As Sportif Lezbon makes it a point of honour to be inclusive of everyone, the team is not just open to women but also men. But the primary goal, Selin insists, is to give women and LGBT persons a chance to be part of a world they’re usually excluded from. The club does not limit its role to football. They regularly take part in marches – in May 2015 they stood alongside Turkish workers – and host solidarity events.

Their place in the sport is clearly important. Selin recalls how, a few months back, male supporters set fire to a female dummy dressed in a tight red dress – highlighting some men’s contemptuous image of women – in the stands following a Fenerbahce–Galatasaray derby in Istanbul. The incident prompted a huge backlash, with women taking to social media to denounce the violence and sexism displayed during games and calling the act an “insult.”

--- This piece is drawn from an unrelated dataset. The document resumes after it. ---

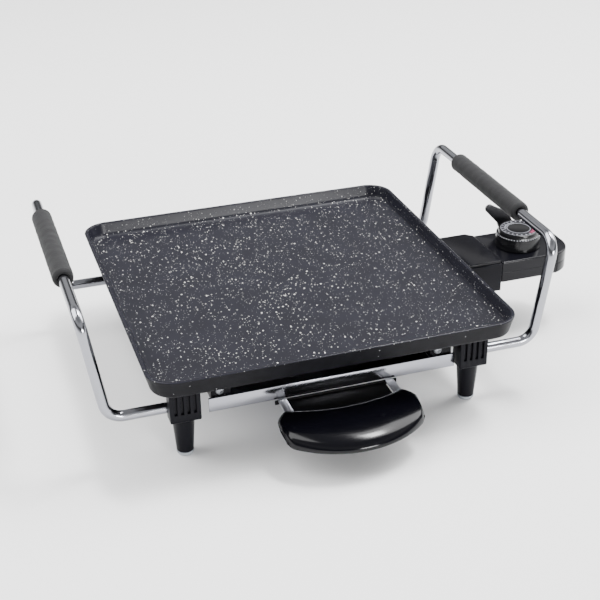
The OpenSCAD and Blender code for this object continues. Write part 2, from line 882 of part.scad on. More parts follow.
module eject_lever() {
    elbow = [-7.8, 17.4];
    tip = lever_reach * [-sin(lever_tip_angle), cos(lever_tip_angle)];
    lower_heading = atan2(elbow[1], elbow[0]);
    upper_heading = atan2(tip[1] - elbow[1], tip[0] - elbow[0]);
    inner_heading = (lower_heading + upper_heading) / 2 + 90;
    color("#18181a") translate([lever_x, lever_y + lever_t, lever_z]) rotate([90, 0, 0]) difference() {
        linear_extrude(lever_t) polygon(concat(
            arc_points([0, 0], 8, lower_heading + 90, lower_heading + 270, 16),
            arc_points(elbow, 7, lower_heading - 90, upper_heading - 90, 3),
            arc_points(tip, 4, upper_heading - 90, upper_heading + 90, 12),
            [elbow + 7 * [cos(inner_heading), sin(inner_heading)]]
        ));
        translate([0, 0, -1]) cylinder(r = lever_pin_r + running, h = 10);
    }
}

// ---------- knob ----------

module knob_shaft() {
    color("silver") translate([knob_x, 0, -15.8]) cylinder(r = shaft_r, h = 25.8);
}

module control_knob() {
    wall = 2;
    bottom = case_top + 0.4;
    recess_r = 16.6;
    bore_r = shaft_r + 0.02;
    color("#131315") translate([knob_x, 0, 0]) rotate_extrude($fn = 144)
        polygon([[bore_r, bottom + 2], [6, bottom + 2], [6, knob_shoulder_z - wall],
            [knob_skirt_r - wall - 0.4, knob_shoulder_z - wall], [knob_skirt_r - wall, bottom],
            [knob_skirt_r, bottom], [knob_skirt_r - 0.4, knob_shoulder_z - 0.6],
            [knob_skirt_r - 1, knob_shoulder_z], [knob_cap_r + 0.2, knob_shoulder_z],
            [knob_cap_r, knob_top_z - 0.8], [knob_cap_r - 0.8, knob_top_z], [recess_r, knob_top_z],
            [recess_r, knob_top_z - 0.5], [0, knob_top_z - 0.5], [0, 10], [bore_r, 10]]);
}

// Printed ring on the knob's face
module dial_scale() {
    color("#c8c8ca") translate([knob_x, 0, knob_top_z - 0.5]) difference() {
        cylinder(r = 16.4, h = 0.3);
        translate([0, 0, -1]) cylinder(r = 9.8, h = 2);
    }
}

// ---------- the assembly ----------

griddle_plate();
drain_chute();
chute_screws();
heating_element();
terminal_pins();
ceramic_bushings();
element_clamps();
clamp_screws();
probe_guide();
heat_reflector();
reflector_screws();
left_rail();
right_rail();
rail_screws();
socket_housing();
socket_lid();
socket_screws();
placed_foot(-1, -1);  // front_left_foot
placed_foot(1, -1);  // front_right_foot
placed_foot(-1, 1);  // rear_left_foot
placed_foot(1, 1);  // rear_right_foot
placed_tip(-1, -1);  // front_left_tip
placed_tip(1, -1);  // front_right_tip
placed_tip(-1, 1);  // rear_left_tip
placed_tip(1, 1);  // rear_right_tip
foot_screws();
left_handle_wire();
right_handle_wire();
left_grip();
right_grip();
drip_tray();
handle_brackets();
bracket_screws();
tray_handle();
controller_base();
controller_cover();
terminal_block();
contact_sleeves();
contact_leads();
probe_rod();
thermostat_unit();
case_screws();
cord_gland();
lever_pin();
lever_spring();
eject_lever();
knob_shaft();
control_knob();
dial_scale();
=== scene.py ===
"""Electric griddle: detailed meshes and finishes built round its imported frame."""

import math

import bmesh
import bpy
from mathutils import Matrix, Vector, noise


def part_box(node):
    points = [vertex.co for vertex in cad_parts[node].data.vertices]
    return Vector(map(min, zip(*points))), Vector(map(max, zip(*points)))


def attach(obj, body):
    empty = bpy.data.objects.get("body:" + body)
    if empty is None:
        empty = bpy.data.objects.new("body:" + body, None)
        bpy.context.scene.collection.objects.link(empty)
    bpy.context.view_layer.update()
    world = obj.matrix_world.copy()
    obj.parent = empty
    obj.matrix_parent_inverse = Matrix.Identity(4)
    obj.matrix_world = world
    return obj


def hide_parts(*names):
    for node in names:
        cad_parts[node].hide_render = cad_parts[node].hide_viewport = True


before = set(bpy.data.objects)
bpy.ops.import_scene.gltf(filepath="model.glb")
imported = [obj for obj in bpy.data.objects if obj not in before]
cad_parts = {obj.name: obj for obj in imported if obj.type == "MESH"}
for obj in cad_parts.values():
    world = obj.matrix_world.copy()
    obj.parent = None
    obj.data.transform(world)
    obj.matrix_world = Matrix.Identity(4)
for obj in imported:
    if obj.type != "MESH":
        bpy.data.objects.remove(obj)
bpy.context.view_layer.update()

bl_info = {
    "name": "Electric Griddle",
    "version": (1, 0, 0),
    "blender": (4, 5, 0),
    "location": "View3D > Sidebar > Griddle",
    "description": "Builds the visible pieces and finishes of a table-top electric griddle",
    "category": "Add Mesh",
}

MM = 0.001
KNOB_X = 222.0
SCALE_MARKS = 22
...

“What happens during football games is nothing but a reflection of all the other abuses we experience in other spheres of life,” says Selin.

What Sportif Lezbon, Ozgur Lig and the other alternative Turkish football clubs and leagues have taken on is no easy task: they are trying to combat deep-rooted behaviours and cultural values which have been part of Turkish society for many years. Whether their actions will make a change, only time will tell. Regardless, there is merit in their work and the way they go about it.

“Lezbon is going on the pitch to put up a fight against heteronormativity and male dominance,” Selin says. “It’s a big weapon against sexism. With it, we realised there was a new battleground where we could raise our voice and fight.”